I limped through this week, and today he blessed me.  Not with cupcakes and sprinkles.  No cheap, easy-to-swallow feel-good message today.  But a blessing of a good father.  I finally saw the look in his eye.  I had been throwing a fit and he caught my eye today and I realized, I’m a back-talking child of God.

The pastor today said many things I scribbled down, caught in attention like a misbehaving child stopped by her dad’s strong and serious voice.  But one particular thing brought me to my knees.  He said:

Whenever we begin to question a sovereign God on issues of justice and mercy we are way out of our depth…
God is God therefore whatever he does is godly.
God is God therefore whatever he does is just.
God is God therefore whatever he does is good.

I’m not comparable to Job.  I’ve suffered pains of the heart but not the trauma, pain and loss he did.  But I thought of Job hearing the preaching of the good news in the hard truth of God’s soveriegnty today.  I thought of Job’s reasonable arguments and God’s response:

Dress for action like a man;
I will question you, and you make it known to me.
“Where were you when I laid the foundation of the earth?
Tell me, if you have understanding.
Who determined its measurements—surely you know!

And the Lord said to Job:
“Shall a faultfinder contend with the Almighty?
He who argues with God, let him answer it.” (Job 38:3-5, 40:1-2)

God is good.  The God who would reveal himself in a suffering servant, bearing the sins of the people who would love him.  And who am I?  I don’t understand. I’m way out of my depth to think I can bend God to my will and make him do what I think is just and right.  And why would I even think I could do that!?

I’m a slow to believe believer.  I’m a back-talking daughter of God.  And today I was humbled by his strong voice and loving character.  I know he’s good.  I know that. I can go on that.

Like Gandalf getting grumbling Bilbo’s attention with his booming voice while Bilbo tried to sneak around giving over the ring of power in his pocket, I was stopped in my tracks today.  Reduced to a whimpering, “I’m sorry Father!”  I walked the aisle to the broken bread and the crushed fruit of the vine and handed over the ring.  He is God.  And he is so good as to make himself broken for me.  I surrender.



  1. I really appreciated your post. I just completed one of seminary courses that focused on the Book of Job and so your reference to the Book of Job and use of that powerful verse from the epilogue really resonated with me. I too felt challenged by God’s speeches to Job and the Book as a whole. It was a great reminder that I don’t have to know or control everything. I can rest in the assurance that everything is in the hands of our amazing, awe-inspiring, holy, ominiscient and might Creator. Thanks your insights.

  2. Sheila Dougal says:

    I’m glad you enjoyed it Anne. It is good to finally rest in the hands of our good God.

  3. onelostcoin says:

    I just read this three times in a row. How powerful! A lot of us talk so freely about all the happy stuff of being a Christian but get silent when it gets hard. Thank you for your genuine, heartfelt words that amazingly describe what so many of us feel.

    Your Story Matters.

  4. Sheila Dougal says:

    Thanks Jessie!

  5. Kandace Wilson says:

    Thank you sis. I am a back talker too. But I’m so grateful He listens and responds as my Good Father.

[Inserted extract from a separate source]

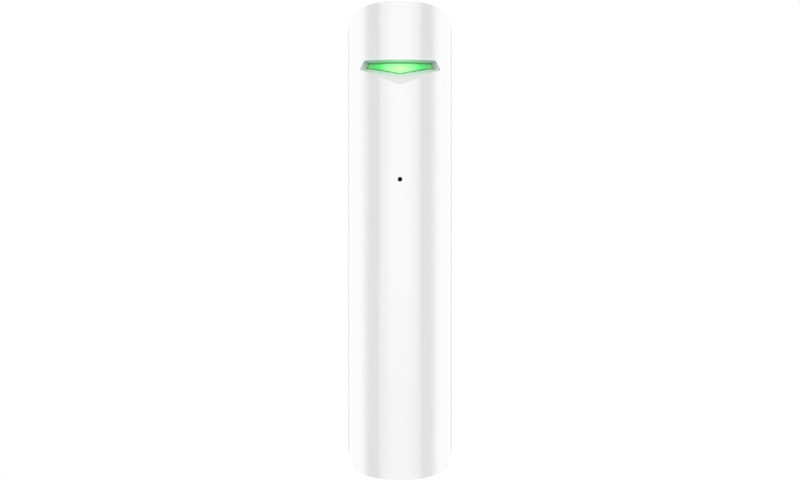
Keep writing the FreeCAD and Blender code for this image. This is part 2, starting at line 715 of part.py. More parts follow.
def microphone_pins():
    z = TOP - MIC_BELOW_TOP
    rear = capsule_front_y() + CAPSULE_LENGTH
    pins = [rod_y(x, z, MIC_PIN_RADIUS, rear, BOARD_FRONT_Y) for x in (-MIC_PIN_OFFSET, MIC_PIN_OFFSET)]
    return Part.makeCompound(pins)


# A folded sheet can, open towards the board
def radio_shield():
    z0 = TOP - SHIELD_END
    z1 = TOP - SHIELD_TOP
    front = BOARD_FRONT_Y - SHIELD_HEIGHT
    can = rounded_block(-SHIELD_HALF, SHIELD_HALF, front, BOARD_FRONT_Y, z0, z1, 2 * SHIELD_SHEET)
    sheet = SHIELD_SHEET
    inside = box(
        -SHIELD_HALF + sheet, SHIELD_HALF - sheet, front + sheet, BOARD_FRONT_Y + 1, z0 + sheet, z1 - sheet
    )
    return can.cut(inside)


def processor_chip():
    z = TOP - CHIP_BELOW_TOP
    half = CHIP_SIDE / 2
    return box(-half, half, BOARD_FRONT_Y - CHIP_THICKNESS, BOARD_FRONT_Y, z - half, z + half)


# A bent strip that stands off the board on two legs
def antenna():
    z1 = TOP - ANTENNA_TOP
    z0 = z1 - ANTENNA_WIDTH
    front = BOARD_FRONT_Y - ANTENNA_HEIGHT
    strip = box(-ANTENNA_HALF, ANTENNA_HALF, front, BOARD_FRONT_Y, z0, z1)
    inner = ANTENNA_HALF - ANTENNA_SHEET
    opening = box(-inner, inner, front + ANTENNA_SHEET, BOARD_FRONT_Y + 1, z0 - 1, z1 + 1)
    return strip.cut(opening)


def reservoir_capacitor():
    z = TOP - RESERVOIR_BELOW_TOP
    return rod_y(RESERVOIR_X, z, RESERVOIR_RADIUS, BOARD_FRONT_Y - RESERVOIR_HEIGHT, BOARD_FRONT_Y)


def chip_capacitors():
    blocks = []
    for i in range(CHIP_CAPACITOR_COUNT):
        z = TOP - CHIP_CAPACITOR_START - i * CHIP_CAPACITOR_PITCH
        half_x = CHIP_CAPACITOR_SIZE[0] / 2
        half_z = CHIP_CAPACITOR_SIZE[2] / 2
        front = BOARD_FRONT_Y - CHIP_CAPACITOR_SIZE[1]
        x = CHIP_CAPACITOR_X
        blocks.append(box(x - half_x, x + half_x, front, BOARD_FRONT_Y, z - half_z, z + half_z))
    return Part.makeCompound(blocks)


def tamper_switch():
    z = TOP - TAMPER_BELOW_TOP
    face = plunger_rear_y() - TAMPER_TRAVEL - TAMPER_STOP_GAP
    half = TAMPER_SWITCH_HALF
    return box(-half, half, BOARD_REAR_Y, face, z - half, z + half)


def plunger_rear_y():
    return FLOOR_INNER_Y - TAMPER_TIP_GAP - TAMPER_FLANGE


def tamper_plunger():
    z = TOP - TAMPER_BELOW_TOP
    tip = -PLATE_THICKNESS - TAMPER_TIP_GAP
    flange_top = FLOOR_INNER_Y - TAMPER_TIP_GAP
    stem = rod_y(0, z, TAMPER_RADIUS, plunger_rear_y(), tip)
    flange = rod_y(0, z, TAMPER_FLANGE_RADIUS, plunger_rear_y(), flange_top)
    return stem.fuse(flange).removeSplitter()


def switch_box():
    x0 = WINDOW_RIGHT + SWITCH_CLEARANCE
    x1 = WINDOW_LEFT - SWITCH_CLEARANCE
    z0 = TOP - WINDOW_END + SWITCH_FOOT_GAP
    z1 = TOP - WINDOW_TOP - SWITCH_CLEARANCE
    return x0, x1, z0, z1


def power_switch_body():
    x0, x1, z0, z1 = switch_box()
    rear = RECESS_FLOOR_Y - SWITCH_SINK
    body = box(x0, x1, BOARD_REAR_Y, rear, z0, z1)
    margin = SWITCH_SLOT_MARGIN
    edge = SWITCH_SLOT_EDGE
    slot = box(x0 + margin, x1 - margin, rear - SWITCH_SLOT_DEPTH, rear + 1, z0 + edge, z1 - edge)
    return body.cut(slot)


def power_switch_slider():
    x0, x1, z0, z1 = switch_box()
    left = x0 + SWITCH_SLOT_MARGIN + SLIDER_CLEARANCE
    edge = SWITCH_SLOT_EDGE + SLIDER_CLEARANCE
    foot = RECESS_FLOOR_Y - SWITCH_SINK - SWITCH_SLOT_DEPTH + SLIDER_CLEARANCE
    return box(left, left + SLIDER_WIDTH, foot, RECESS_FLOOR_Y - SLIDER_SINK, z0 + edge, z1 - edge)


def battery_cell():
    z1 = TOP - CELL_TOP
    can = Part.makeCylinder(CELL_RADIUS, CELL_LENGTH, Vector(0, AXIS_Y, z1 - CELL_LENGTH))
    can = can.makeFillet(CELL_EDGE, [e for e in can.Edges if e.Closed])
    nub = Part.makeCylinder(CELL_NUB_RADIUS, CELL_NUB + CELL_EDGE, Vector(0, AXIS_Y, z1 - CELL_EDGE))
    return can.fuse(nub).removeSplitter()


# A bent strip: under the partition against the cell's nub, then up to the board
def plus_contact():
    sheet = CONTACT_SHEET
    top = TOP - PARTITION_END
    front = PARTITION_FRONT_Y - LAP_CLEARANCE
    rear = AXIS_Y + CONTACT_HALF
    rise = TOP - BOARD_END + 2 * sheet
    nub = TOP - CELL_TOP + CELL_NUB
    outline = [
        (rear, top), (front, top), (front, rise), (BOARD_FRONT_Y, rise),
        (BOARD_FRONT_Y, rise + sheet), (front - sheet, rise + sheet), (front - sheet, nub),
        (rear, nub),
    ]
    return bar_yz(outline, -CONTACT_HALF, CONTACT_HALF)


# A folded leaf between the housing's end wall and the cell
def minus_contact():
    sheet = CONTACT_SHEET
    base = BOTTOM + END_WALL + MINUS_CONTACT_RISE
    cell = TOP - CELL_TOP - CELL_LENGTH
    rear = AXIS_Y + CONTACT_HALF / 2
    front = AXIS_Y - CONTACT_HALF
    bend = AXIS_Y - CONTACT_HALF / 4
    outline = [
        (rear, base), (front, base), (bend, cell), (rear, cell), (rear, cell - sheet),
        (bend + sheet, cell - sheet), (front + 2 * sheet, base + sheet), (rear, base + sheet),
    ]
    return bar_yz(outline, -CONTACT_HALF, CONTACT_HALF)


def rear_label():
    z0 = TOP - LABEL_TOP - LABEL_HEIGHT
    return box(-LABEL_HALF, LABEL_HALF, REAR_Y - LABEL_THICKNESS, REAR_Y, z0, z0 + LABEL_HEIGHT)


NODES = {
    "front_cover": front_cover,
    "rear_housing": rear_housing,
    "wall_bracket": wall_bracket,
    "light_guide": light_guide,
    "circuit_board": circuit_board,
    "board_screws": board_screws,
    "status_led": status_led,
    "microphone_capsule": microphone_capsule,
    "microphone_boot": microphone_boot,
    "sound_membrane": sound_membrane,
    "microphone_pins": microphone_pins,
    "radio_shield": radio_shield,
    "processor_chip": processor_chip,
    "antenna": antenna,
    "reservoir_capacitor": reservoir_capacitor,
    "chip_capacitors": chip_capacitors,
    "tamper_switch": tamper_switch,
    "tamper_plunger": tamper_plunger,
    "power_switch_body": power_switch_body,
    "power_switch_slider": power_switch_slider,
    "battery_cell": battery_cell,
    "plus_contact": plus_contact,
    "minus_contact": minus_contact,
    "rear_label": rear_label,
}

for name, build in NODES.items():
    shape = build()
    print(name, len(shape.Solids), "solids", round(shape.Volume, 1), "cubic mm")
    shape.exportStep("parts/" + name + ".step")
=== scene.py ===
import math
import bpy
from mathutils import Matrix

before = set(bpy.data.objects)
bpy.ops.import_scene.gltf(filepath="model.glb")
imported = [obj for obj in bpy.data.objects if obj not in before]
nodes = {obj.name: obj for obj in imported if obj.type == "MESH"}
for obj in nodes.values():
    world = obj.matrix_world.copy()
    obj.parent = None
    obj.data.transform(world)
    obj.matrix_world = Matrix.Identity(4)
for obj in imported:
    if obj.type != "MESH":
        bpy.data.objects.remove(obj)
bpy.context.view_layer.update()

# Front cover. A half-round shell of white ABS, injection moulded in a polished mould, so it is glossy with
# a very faint waviness. Its rim laps over the housing's tongue and closes the case in front.
COVER_WHITE = (0.757, 0.756, 0.756)
COVER_SHADE = (0.738, 0.737, 0.737)
COVER_DUST = (0.52, 0.50, 0.47)
COVER_DUST_SHARE = 0.25
COVER_IOR = 1.54
COVER_ROUGHNESS = 0.07
COVER_WAVE = 0.0000006
RUB_STRETCH = (900.0, 900.0, 5200.0)
RUB_EDGE = (0.56, 0.74)
SPECK_SOFTNESS = 1.6


def add(tree, kind, inputs=(), **settings):
    """One node, with its settings, and each input given as a value or as the socket that feeds it."""
    node = tree.nodes.new("ShaderNode" + kind)
    for key, value in settings.items():
        setattr(node, key, value)
    for key, value in dict(inputs).items():
        if isinstance(value, bpy.types.NodeSocket):
            tree.links.new(value, node.inputs[key])
        else:
            node.inputs[key].default_value = value
    return node


def math_node(tree, operation, *values):
    return add(tree, "Math", enumerate(values), operation=operation).outputs[0]


def times(tree, *values):
    product = values[0]
    for value in values[1:]:
        product = math_node(tree, "MULTIPLY", product, value)
    return product


def length(tree, first, second):
    """How far a point lies from the origin, from its two coordinates."""
    squares = math_node(tree, "MULTIPLY_ADD", first, first, times(tree, second, second))
    return math_node(tree, "SQRT", squares)


def ramped(tree, value, low, high):
    """0 up to low, 1 from high, smooth between."""
    settings = {"Value": value, "From Min": low, "From Max": high}
    return add(tree, "MapRange", settings, interpolation_type="SMOOTHSTEP").outputs[0]


def faded(tree, value, low, high):
    """1 up to low, 0 from high, smooth between."""
    return math_node(tree, "SUBTRACT", 1.0, ramped(tree, value, low, high))


def mixed(tree, share, first, second):
    """The first colour where share is 0, the second where it is 1."""
    colours = [c if isinstance(c, bpy.types.NodeSocket) else (*c, 1.0) for c in (first, second)]
    return add(tree, "Mix", {0: share, 6: colours[0], 7: colours[1]}, data_type="RGBA").outputs[2]


def colour_ramp(tree, value, stops):
    """A colour that runs straight from stop to stop."""
    node = add(tree, "ValToRGB", {0: value})
    elements = node.color_ramp.elements
    for element, (position, colour) in zip(elements, (stops[0], stops[-1])):
        element.position = position
        element.color = (*colour, 1.0)
    for position, colour in stops[1:-1]:
        elements.new(position).color = (*colour, 1.0)
    return node.outputs[0]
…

  6. Sheila, this is beautiful and honest and holy. This is true. When we’re open about our faith walk, we must admit these battles, these times when we fight it out with God. My biggest fight was when we had lost everything after a flood including our home, and I was so confused. A friend invited me to a bible study where one passage we examined read: “I am the Lord, and there is no other, The One forming light and creating darkness, Causing well-being and creating calamity; I am the Lord who does all these”
    (Isaiah 45:6-7 NASB).

    What! “Creating calamity?! You did THAT God?” I threw that study book across the room and spent a long, long time working my way through the whys. I, of course, reached the same conclusion as Job. But it was a mighty fight. God prepared me with that truth for over two decades of many trials ahead of me. I didn’t know I needed that preparation, but he did. Blessed be his name!

    Thank you for sharing your story and for writing it so beautifully and poetically!

  7. Sheila Dougal says:

    Thank you Melinda! I think we all feel these wrestlings with God if we’re honest. It’s a good feeling to rest in his soveriegnty in the end. Thanks again for your words and sharing some of your own story.